DATA SUPPLIED ▸
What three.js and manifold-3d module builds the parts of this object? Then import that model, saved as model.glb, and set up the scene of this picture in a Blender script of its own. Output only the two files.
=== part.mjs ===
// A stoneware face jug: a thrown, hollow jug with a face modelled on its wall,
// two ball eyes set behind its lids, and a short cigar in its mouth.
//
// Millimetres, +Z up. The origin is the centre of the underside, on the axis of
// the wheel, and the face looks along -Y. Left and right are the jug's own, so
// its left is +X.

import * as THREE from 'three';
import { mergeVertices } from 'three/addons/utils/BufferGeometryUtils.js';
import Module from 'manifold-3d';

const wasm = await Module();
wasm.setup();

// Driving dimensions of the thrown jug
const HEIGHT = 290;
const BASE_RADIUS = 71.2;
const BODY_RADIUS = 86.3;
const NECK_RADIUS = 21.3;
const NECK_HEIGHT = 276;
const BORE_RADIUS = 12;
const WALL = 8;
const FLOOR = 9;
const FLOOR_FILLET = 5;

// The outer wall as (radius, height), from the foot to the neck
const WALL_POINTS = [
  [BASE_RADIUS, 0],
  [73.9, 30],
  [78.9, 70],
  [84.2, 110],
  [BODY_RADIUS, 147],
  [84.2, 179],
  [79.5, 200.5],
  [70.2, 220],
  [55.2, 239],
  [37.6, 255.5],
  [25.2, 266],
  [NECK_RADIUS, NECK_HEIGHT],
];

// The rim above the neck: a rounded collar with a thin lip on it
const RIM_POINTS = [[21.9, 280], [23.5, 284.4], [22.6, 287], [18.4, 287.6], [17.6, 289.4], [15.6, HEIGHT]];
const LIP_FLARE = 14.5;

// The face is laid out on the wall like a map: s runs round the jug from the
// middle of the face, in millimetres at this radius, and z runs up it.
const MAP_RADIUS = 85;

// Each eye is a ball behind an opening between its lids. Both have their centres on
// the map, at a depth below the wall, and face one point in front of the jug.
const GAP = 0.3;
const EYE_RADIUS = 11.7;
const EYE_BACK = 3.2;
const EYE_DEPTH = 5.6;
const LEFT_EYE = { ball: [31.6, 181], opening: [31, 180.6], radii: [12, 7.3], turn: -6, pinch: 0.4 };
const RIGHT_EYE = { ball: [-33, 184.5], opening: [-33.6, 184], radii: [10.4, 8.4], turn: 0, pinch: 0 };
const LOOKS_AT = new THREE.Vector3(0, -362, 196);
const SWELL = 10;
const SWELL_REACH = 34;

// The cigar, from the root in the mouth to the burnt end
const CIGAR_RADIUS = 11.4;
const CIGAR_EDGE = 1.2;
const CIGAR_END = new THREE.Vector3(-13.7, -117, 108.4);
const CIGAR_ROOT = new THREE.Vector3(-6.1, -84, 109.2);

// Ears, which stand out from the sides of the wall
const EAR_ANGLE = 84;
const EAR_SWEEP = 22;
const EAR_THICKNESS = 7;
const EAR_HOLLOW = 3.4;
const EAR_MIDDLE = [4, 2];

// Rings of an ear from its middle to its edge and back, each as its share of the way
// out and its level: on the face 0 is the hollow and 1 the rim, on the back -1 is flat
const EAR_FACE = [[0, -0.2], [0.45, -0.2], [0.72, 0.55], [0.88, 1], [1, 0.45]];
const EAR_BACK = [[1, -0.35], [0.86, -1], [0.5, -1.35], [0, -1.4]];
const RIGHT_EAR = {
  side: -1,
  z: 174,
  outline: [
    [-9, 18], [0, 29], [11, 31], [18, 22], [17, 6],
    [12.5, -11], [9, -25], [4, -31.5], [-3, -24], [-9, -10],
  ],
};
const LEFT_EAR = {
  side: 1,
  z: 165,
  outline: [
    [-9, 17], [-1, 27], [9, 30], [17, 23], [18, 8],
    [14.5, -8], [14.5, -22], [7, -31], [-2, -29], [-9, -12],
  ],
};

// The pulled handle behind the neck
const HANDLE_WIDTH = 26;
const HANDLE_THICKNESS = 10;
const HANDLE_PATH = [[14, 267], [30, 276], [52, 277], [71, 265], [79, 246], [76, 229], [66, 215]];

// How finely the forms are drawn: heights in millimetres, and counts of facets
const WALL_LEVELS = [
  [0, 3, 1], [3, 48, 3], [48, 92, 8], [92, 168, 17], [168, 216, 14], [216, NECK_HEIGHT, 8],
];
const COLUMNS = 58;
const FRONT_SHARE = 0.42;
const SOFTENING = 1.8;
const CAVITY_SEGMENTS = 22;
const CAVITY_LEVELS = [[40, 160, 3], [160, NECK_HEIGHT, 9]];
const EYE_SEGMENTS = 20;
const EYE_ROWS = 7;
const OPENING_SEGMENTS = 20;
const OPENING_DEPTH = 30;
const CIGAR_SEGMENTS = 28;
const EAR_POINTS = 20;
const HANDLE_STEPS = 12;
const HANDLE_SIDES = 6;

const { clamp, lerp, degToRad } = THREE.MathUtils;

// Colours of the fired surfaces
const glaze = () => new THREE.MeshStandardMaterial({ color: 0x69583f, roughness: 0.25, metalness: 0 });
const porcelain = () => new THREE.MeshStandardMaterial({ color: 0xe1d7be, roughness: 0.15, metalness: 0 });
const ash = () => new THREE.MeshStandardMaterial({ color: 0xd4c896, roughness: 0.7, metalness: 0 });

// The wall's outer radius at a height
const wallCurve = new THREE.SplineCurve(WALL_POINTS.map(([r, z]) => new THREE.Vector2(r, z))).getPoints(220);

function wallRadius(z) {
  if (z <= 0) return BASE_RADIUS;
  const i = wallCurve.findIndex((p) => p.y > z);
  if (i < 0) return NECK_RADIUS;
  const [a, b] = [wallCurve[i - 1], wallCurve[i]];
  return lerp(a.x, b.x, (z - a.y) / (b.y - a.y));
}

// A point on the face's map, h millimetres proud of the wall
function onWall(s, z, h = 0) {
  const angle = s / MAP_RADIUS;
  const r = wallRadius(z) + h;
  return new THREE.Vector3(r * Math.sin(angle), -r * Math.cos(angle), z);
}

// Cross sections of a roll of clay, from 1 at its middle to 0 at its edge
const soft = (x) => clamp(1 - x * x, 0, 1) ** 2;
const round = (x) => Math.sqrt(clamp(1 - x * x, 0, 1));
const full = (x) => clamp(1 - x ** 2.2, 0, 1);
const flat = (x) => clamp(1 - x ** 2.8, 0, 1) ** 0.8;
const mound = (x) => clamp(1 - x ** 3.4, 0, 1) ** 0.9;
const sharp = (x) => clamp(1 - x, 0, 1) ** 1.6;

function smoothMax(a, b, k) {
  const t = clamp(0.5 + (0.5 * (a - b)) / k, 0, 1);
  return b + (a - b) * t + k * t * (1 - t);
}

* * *

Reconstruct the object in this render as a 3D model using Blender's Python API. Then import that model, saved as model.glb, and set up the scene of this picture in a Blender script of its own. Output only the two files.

...

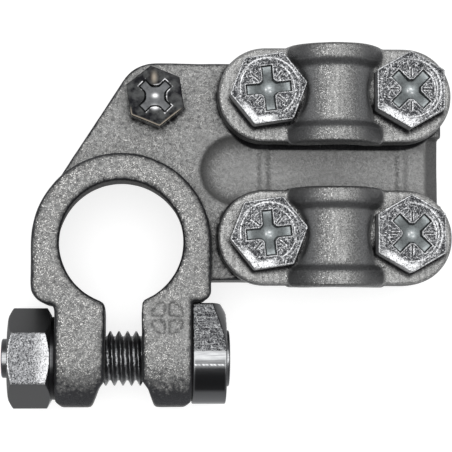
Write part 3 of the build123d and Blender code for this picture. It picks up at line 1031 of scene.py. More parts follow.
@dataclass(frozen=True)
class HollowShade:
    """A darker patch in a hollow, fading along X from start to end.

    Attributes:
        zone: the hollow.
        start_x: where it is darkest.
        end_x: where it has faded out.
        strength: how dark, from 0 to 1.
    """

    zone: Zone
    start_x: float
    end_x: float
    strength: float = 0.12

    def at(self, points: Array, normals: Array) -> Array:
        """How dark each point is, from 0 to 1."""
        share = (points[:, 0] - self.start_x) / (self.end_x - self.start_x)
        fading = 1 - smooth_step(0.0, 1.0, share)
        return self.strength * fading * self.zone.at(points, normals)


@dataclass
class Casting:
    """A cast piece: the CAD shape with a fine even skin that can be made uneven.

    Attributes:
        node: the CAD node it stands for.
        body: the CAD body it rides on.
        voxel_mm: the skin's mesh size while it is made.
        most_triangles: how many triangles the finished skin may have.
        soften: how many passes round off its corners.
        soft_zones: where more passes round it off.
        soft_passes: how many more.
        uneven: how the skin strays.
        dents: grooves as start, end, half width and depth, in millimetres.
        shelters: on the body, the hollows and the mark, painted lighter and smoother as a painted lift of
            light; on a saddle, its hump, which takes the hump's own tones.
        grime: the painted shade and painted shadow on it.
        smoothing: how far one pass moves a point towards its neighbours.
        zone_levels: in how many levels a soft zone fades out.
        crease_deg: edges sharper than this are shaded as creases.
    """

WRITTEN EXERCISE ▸
Repeat word for word the stretch of lines from the one with "Write part 3" down to the one with "be made uneven.", both included.

RESULT BELOW ▸
Write part 3 of the build123d and Blender code for this picture. It picks up at line 1031 of scene.py. More parts follow.
@dataclass(frozen=True)
class HollowShade:
    """A darker patch in a hollow, fading along X from start to end.

    Attributes:
        zone: the hollow.
        start_x: where it is darkest.
        end_x: where it has faded out.
        strength: how dark, from 0 to 1.
    """

    zone: Zone
    start_x: float
    end_x: float
    strength: float = 0.12

    def at(self, points: Array, normals: Array) -> Array:
        """How dark each point is, from 0 to 1."""
        share = (points[:, 0] - self.start_x) / (self.end_x - self.start_x)
        fading = 1 - smooth_step(0.0, 1.0, share)
        return self.strength * fading * self.zone.at(points, normals)


@dataclass
class Casting:
    """A cast piece: the CAD shape with a fine even skin that can be made uneven.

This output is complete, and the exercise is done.